Al acabar el franquismo por consunción, las fuerzas políticas herederas de la dictadura y las de la oposición –tal era la correlación de fuerzas, no daba para más después de cuarenta años de terror y adoctrinamiento- decidieron elaborar una constitución que sirviese para articular el futuro del país durante unos años. Se creó el Estado de las Autonomías con la errónea fórmula de “café para todos”, se consagró el país a la economía de mercado dedicando especial atención a la Iglesia católica y se garantizaron los derechos y libertades civiles comunes a todas las democracias, eligiendo un sistema electoral que primaba a los territorios sobre las personas y que, aun siendo proporcional, pretendía la instauración de un bipartidismo atemperado. A estas alturas no se puede negar que la Constitución del 78 cumplió con su papel durante los primeros tres lustros de existencia, quedándose muy corta en la década de los años noventa: El pacto de la transición fue algo coyuntural al que con los años se pretendió dar carácter estructural, y ese fue el error que nos ha traído hasta aquí. Al pactar con los franquistas, el régimen del setenta y ocho pactó también con los modos y usos políticos de la dictadura, con sus esencias ideológicas y con los poderes económicos que florecieron durante ese periodo. Si bien se estableció un régimen de libertades como el existente en los países de nuestro entorno aunque con menos derechos sociales, la escasez de controles sobre el poder político y económico, la difusa división de poderes y, sobre todo, la pervivencia en la primera línea política de los herederos del franquismo posibilitaron que la corrupción –característica principal de la tiranía junto a la represión- se convirtiese en algo sistémico y que se impusiese una idea de España unidireccional completamente contraria a la de la España plural que nos muestra la realidad.

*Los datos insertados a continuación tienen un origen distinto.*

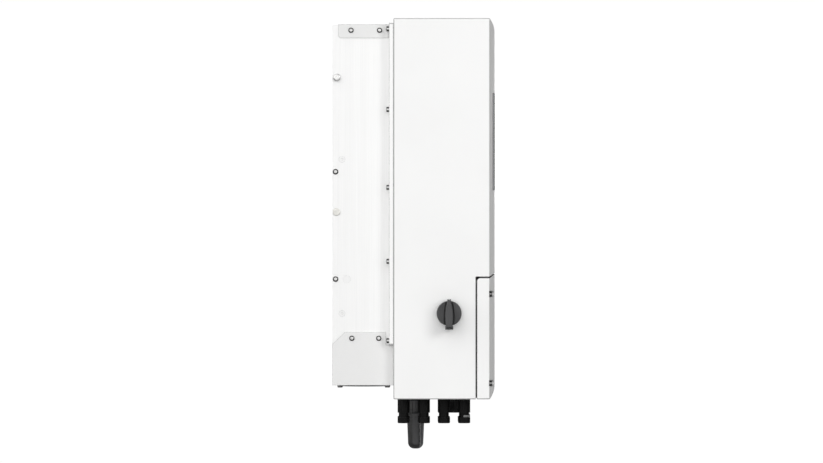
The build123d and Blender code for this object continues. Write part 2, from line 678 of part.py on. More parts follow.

Cuando Mariano Rajoy llegó al poder en 2011, sólo un 15% de los catalanes eran partidarios de la independencia de Cataluña, hoy lo son la mitad de ellos. Rajoy no habría llegado nunca al poder si en los años noventa se hubiese reformado la Constitución para impedir que accediesen a cargos de representación aquellas personas que no condenasen taxativamente la dictadura franquista y si en esa reforma se hubiese reconocido a España como Estado Plurinacional, que es en verdad lo que es. La ficticia prosperidad económica que proporcionó la burbuja inmobiliaria y financiera aplacó el colapso de un sistema que había comenzado a hacer aguas por anquilosamiento y por la aparición en su seno de una Nomenclatura inamovible. Los repetidos ataques del Partido Popular –fundado por Fraga y heredero del franquismo- a Cataluña desde el “Pujol enano habla castellano”, el boicot al cava, el recurso contra el nuevo Estatut o la negativa a negociar la nueva acomodación del país catalán en el Estado nos ha traído a esta encrucijada de la que presumo nadie va a salir bien parado. Y es aquí, de nuevo, cuando aparece otra vez Sísifo ante nuestros ojos, estableciendo una hora de ruta hacia la independencia absolutamente irrealizable por unilateral y milenarista, por engañosa y carente de programa creíble para resolver los problemas de los habitantes de Cataluña, y porque en sí misma, en un mundo globalizado por arriba, no caben las salidas individualizadas o sectoriales por muy feliz que se haya pintado el horizonte. Y aparece Sísifo también en dónde nunca se había ido, en esa España gobernada por el Partido Popular a su imagen y semejanza con un Presidente que anuncia que resolverá el problema aplicando todo el peso de la ley a los disidentes. Otra vez la piedra arriba, otra vez la piedra abajo. ¿Alguien se imagina de lo que sería capaz este país, estos países, si dedicásemos todos esos esfuerzos ímprobos a acabar con los servidores públicos que sólo se sirven a ellos, a desterrar de entre nosotros cualquier vestigio de autoritarismo, de mesianismo y a luchar por el bien común? Yo sí, pero estoy en minoría absoluta.